> _Exercise prompt_: Give the data a second time, exactly and in full.
Start Supplied information
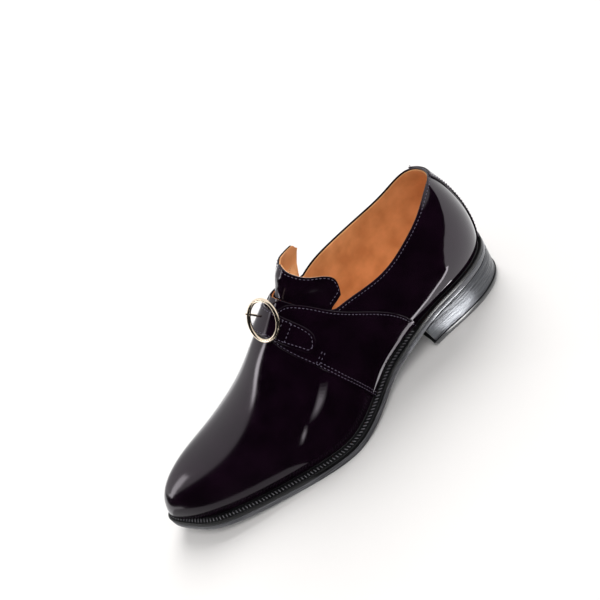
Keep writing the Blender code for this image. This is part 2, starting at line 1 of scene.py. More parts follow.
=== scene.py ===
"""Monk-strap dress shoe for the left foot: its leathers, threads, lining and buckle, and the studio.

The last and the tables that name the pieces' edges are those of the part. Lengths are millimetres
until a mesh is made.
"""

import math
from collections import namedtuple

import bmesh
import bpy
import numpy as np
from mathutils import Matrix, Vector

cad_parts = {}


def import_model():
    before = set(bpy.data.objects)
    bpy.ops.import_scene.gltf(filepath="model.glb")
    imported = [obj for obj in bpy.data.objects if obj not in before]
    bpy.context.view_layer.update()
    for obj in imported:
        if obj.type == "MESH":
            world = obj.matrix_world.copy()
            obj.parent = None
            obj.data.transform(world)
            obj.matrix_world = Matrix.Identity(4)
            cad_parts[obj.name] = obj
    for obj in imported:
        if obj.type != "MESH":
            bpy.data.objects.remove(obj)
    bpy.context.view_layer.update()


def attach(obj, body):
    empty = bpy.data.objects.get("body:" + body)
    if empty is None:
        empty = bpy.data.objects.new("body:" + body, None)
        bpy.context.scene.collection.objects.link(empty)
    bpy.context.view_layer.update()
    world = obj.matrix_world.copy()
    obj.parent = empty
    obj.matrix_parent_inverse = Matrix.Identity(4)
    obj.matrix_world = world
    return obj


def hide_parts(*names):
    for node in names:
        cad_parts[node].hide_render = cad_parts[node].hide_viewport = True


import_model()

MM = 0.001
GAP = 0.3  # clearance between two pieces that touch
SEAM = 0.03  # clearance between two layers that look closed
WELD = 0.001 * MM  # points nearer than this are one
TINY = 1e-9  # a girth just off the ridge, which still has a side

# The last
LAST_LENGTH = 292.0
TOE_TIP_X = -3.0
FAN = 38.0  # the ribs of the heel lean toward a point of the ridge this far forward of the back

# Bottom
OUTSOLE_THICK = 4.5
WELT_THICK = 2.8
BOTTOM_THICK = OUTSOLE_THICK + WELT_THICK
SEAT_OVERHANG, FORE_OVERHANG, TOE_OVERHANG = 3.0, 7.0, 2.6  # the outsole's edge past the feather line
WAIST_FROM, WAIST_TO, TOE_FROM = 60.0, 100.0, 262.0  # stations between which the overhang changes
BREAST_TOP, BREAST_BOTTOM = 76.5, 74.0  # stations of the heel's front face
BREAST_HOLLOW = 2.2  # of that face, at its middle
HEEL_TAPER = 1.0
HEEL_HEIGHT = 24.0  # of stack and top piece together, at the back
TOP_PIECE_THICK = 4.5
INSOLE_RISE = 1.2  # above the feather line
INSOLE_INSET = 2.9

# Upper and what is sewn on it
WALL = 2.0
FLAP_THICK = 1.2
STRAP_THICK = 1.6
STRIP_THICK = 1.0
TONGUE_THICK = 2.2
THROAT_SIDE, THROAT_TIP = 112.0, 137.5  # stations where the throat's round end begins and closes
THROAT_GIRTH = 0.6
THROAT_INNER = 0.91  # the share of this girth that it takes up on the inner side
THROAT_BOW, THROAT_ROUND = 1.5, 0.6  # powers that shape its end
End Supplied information
> _Solution for this task_:
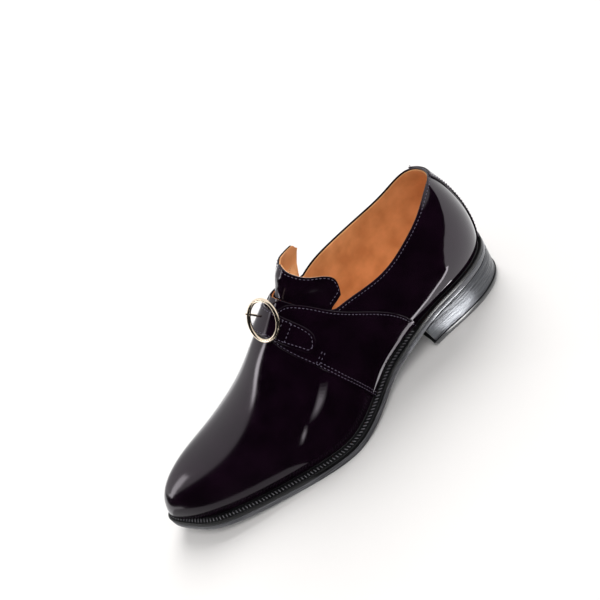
Keep writing the Blender code for this image. This is part 2, starting at line 1 of scene.py. More parts follow.
=== scene.py ===
"""Monk-strap dress shoe for the left foot: its leathers, threads, lining and buckle, and the studio.

The last and the tables that name the pieces' edges are those of the part. Lengths are millimetres
until a mesh is made.
"""

import math
from collections import namedtuple

import bmesh
import bpy
import numpy as np
from mathutils import Matrix, Vector

cad_parts = {}


def import_model():
    before = set(bpy.data.objects)
    bpy.ops.import_scene.gltf(filepath="model.glb")
    imported = [obj for obj in bpy.data.objects if obj not in before]
    bpy.context.view_layer.update()
    for obj in imported:
        if obj.type == "MESH":
            world = obj.matrix_world.copy()
            obj.parent = None
            obj.data.transform(world)
            obj.matrix_world = Matrix.Identity(4)
            cad_parts[obj.name] = obj
    for obj in imported:
        if obj.type != "MESH":
            bpy.data.objects.remove(obj)
    bpy.context.view_layer.update()


def attach(obj, body):
    empty = bpy.data.objects.get("body:" + body)
    if empty is None:
        empty = bpy.data.objects.new("body:" + body, None)
        bpy.context.scene.collection.objects.link(empty)
    bpy.context.view_layer.update()
    world = obj.matrix_world.copy()
    obj.parent = empty
    obj.matrix_parent_inverse = Matrix.Identity(4)
    obj.matrix_world = world
    return obj


def hide_parts(*names):
    for node in names:
        cad_parts[node].hide_render = cad_parts[node].hide_viewport = True


import_model()

MM = 0.001
GAP = 0.3  # clearance between two pieces that touch
SEAM = 0.03  # clearance between two layers that look closed
WELD = 0.001 * MM  # points nearer than this are one
TINY = 1e-9  # a girth just off the ridge, which still has a side

# The last
LAST_LENGTH = 292.0
TOE_TIP_X = -3.0
FAN = 38.0  # the ribs of the heel lean toward a point of the ridge this far forward of the back

# Bottom
OUTSOLE_THICK = 4.5
WELT_THICK = 2.8
BOTTOM_THICK = OUTSOLE_THICK + WELT_THICK
SEAT_OVERHANG, FORE_OVERHANG, TOE_OVERHANG = 3.0, 7.0, 2.6  # the outsole's edge past the feather line
WAIST_FROM, WAIST_TO, TOE_FROM = 60.0, 100.0, 262.0  # stations between which the overhang changes
BREAST_TOP, BREAST_BOTTOM = 76.5, 74.0  # stations of the heel's front face
BREAST_HOLLOW = 2.2  # of that face, at its middle
HEEL_TAPER = 1.0
HEEL_HEIGHT = 24.0  # of stack and top piece together, at the back
TOP_PIECE_THICK = 4.5
INSOLE_RISE = 1.2  # above the feather line
INSOLE_INSET = 2.9

# Upper and what is sewn on it
WALL = 2.0
FLAP_THICK = 1.2
STRAP_THICK = 1.6
STRIP_THICK = 1.0
TONGUE_THICK = 2.2
THROAT_SIDE, THROAT_TIP = 112.0, 137.5  # stations where the throat's round end begins and closes
THROAT_GIRTH = 0.6
THROAT_INNER = 0.91  # the share of this girth that it takes up on the inner side
THROAT_BOW, THROAT_ROUND = 1.5, 0.6  # powers that shape its end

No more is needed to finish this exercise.